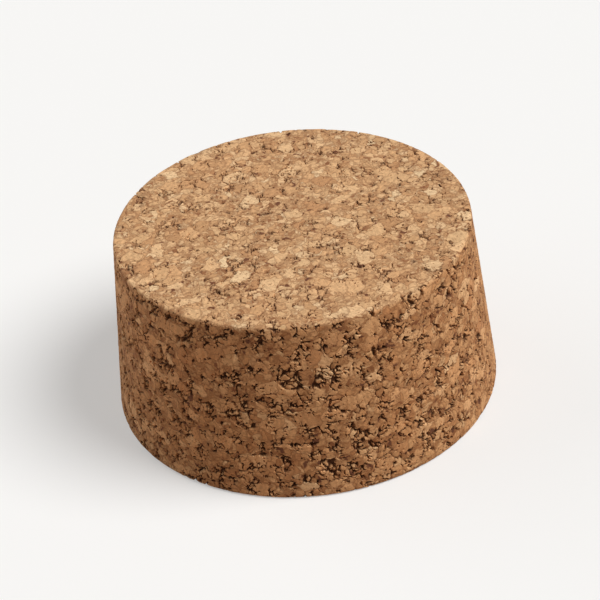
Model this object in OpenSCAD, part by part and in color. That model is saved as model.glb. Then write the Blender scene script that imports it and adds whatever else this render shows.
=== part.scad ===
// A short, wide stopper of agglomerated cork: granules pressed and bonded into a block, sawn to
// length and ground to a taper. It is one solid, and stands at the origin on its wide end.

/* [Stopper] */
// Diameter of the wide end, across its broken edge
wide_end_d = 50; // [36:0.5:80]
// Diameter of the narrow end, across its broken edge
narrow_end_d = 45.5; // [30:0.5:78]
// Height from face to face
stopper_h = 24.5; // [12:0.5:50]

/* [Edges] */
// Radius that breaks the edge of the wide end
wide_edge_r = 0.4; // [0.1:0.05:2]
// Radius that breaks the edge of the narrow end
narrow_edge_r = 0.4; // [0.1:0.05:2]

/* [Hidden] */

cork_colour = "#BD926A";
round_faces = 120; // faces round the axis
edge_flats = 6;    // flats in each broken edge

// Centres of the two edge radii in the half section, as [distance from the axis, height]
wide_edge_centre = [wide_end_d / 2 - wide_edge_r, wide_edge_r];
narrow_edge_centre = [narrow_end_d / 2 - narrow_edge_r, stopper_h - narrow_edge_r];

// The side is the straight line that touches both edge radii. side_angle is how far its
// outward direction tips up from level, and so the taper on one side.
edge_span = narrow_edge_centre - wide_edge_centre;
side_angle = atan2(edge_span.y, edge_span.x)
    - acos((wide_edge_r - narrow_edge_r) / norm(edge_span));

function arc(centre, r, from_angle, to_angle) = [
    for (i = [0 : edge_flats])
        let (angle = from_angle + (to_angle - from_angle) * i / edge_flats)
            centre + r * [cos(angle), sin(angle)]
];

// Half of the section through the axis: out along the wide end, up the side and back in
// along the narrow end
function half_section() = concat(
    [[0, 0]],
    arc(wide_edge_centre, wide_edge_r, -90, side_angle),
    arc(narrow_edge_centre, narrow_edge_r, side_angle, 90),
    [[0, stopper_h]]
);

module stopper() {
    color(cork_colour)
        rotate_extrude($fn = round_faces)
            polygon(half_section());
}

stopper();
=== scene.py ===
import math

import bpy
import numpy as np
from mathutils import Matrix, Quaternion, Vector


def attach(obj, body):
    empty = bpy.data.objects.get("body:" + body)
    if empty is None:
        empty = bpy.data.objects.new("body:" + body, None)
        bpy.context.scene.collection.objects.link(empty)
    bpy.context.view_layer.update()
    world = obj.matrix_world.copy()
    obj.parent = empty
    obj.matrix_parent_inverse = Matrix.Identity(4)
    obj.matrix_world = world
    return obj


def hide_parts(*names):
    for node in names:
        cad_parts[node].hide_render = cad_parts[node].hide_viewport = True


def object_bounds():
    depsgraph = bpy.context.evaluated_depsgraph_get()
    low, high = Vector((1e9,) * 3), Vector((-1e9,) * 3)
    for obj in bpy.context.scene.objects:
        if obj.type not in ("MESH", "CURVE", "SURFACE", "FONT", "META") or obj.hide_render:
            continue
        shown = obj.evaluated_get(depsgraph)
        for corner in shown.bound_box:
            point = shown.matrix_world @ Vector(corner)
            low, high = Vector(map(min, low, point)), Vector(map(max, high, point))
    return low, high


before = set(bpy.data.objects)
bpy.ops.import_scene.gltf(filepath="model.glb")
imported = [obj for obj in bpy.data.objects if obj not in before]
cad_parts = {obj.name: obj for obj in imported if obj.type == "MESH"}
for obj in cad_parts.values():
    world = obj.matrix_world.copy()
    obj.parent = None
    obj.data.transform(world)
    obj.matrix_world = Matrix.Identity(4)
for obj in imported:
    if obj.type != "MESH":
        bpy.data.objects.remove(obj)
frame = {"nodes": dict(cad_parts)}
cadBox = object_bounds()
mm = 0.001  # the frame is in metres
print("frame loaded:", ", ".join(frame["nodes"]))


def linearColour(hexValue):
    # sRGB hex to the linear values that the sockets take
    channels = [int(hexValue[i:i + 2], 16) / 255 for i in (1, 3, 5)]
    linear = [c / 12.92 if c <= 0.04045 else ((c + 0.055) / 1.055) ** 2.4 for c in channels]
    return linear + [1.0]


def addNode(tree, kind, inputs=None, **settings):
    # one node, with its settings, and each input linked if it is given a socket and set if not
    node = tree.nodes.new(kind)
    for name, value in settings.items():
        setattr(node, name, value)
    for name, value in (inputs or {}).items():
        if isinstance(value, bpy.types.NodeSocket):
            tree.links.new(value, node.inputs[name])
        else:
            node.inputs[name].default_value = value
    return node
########
◆ TASK BRIEF
Repeat the span of lines that opens with the line holding "function arc(centre, r, from_angle, to_angle)" and closes with the line holding "return low, high", exactly as it stands.

◆ WRITTEN RESPONSE
function arc(centre, r, from_angle, to_angle) = [
    for (i = [0 : edge_flats])
        let (angle = from_angle + (to_angle - from_angle) * i / edge_flats)
            centre + r * [cos(angle), sin(angle)]
];

// Half of the section through the axis: out along the wide end, up the side and back in
// along the narrow end
function half_section() = concat(
    [[0, 0]],
    arc(wide_edge_centre, wide_edge_r, -90, side_angle),
    arc(narrow_edge_centre, narrow_edge_r, side_angle, 90),
    [[0, stopper_h]]
);

module stopper() {
    color(cork_colour)
        rotate_extrude($fn = round_faces)
            polygon(half_section());
}

stopper();
=== scene.py ===
import math

import bpy
import numpy as np
from mathutils import Matrix, Quaternion, Vector


def attach(obj, body):
    empty = bpy.data.objects.get("body:" + body)
    if empty is None:
        empty = bpy.data.objects.new("body:" + body, None)
        bpy.context.scene.collection.objects.link(empty)
    bpy.context.view_layer.update()
    world = obj.matrix_world.copy()
    obj.parent = empty
    obj.matrix_parent_inverse = Matrix.Identity(4)
    obj.matrix_world = world
    return obj


def hide_parts(*names):
    for node in names:
        cad_parts[node].hide_render = cad_parts[node].hide_viewport = True


def object_bounds():
    depsgraph = bpy.context.evaluated_depsgraph_get()
    low, high = Vector((1e9,) * 3), Vector((-1e9,) * 3)
    for obj in bpy.context.scene.objects:
        if obj.type not in ("MESH", "CURVE", "SURFACE", "FONT", "META") or obj.hide_render:
            continue
        shown = obj.evaluated_get(depsgraph)
        for corner in shown.bound_box:
            point = shown.matrix_world @ Vector(corner)
            low, high = Vector(map(min, low, point)), Vector(map(max, high, point))
    return low, high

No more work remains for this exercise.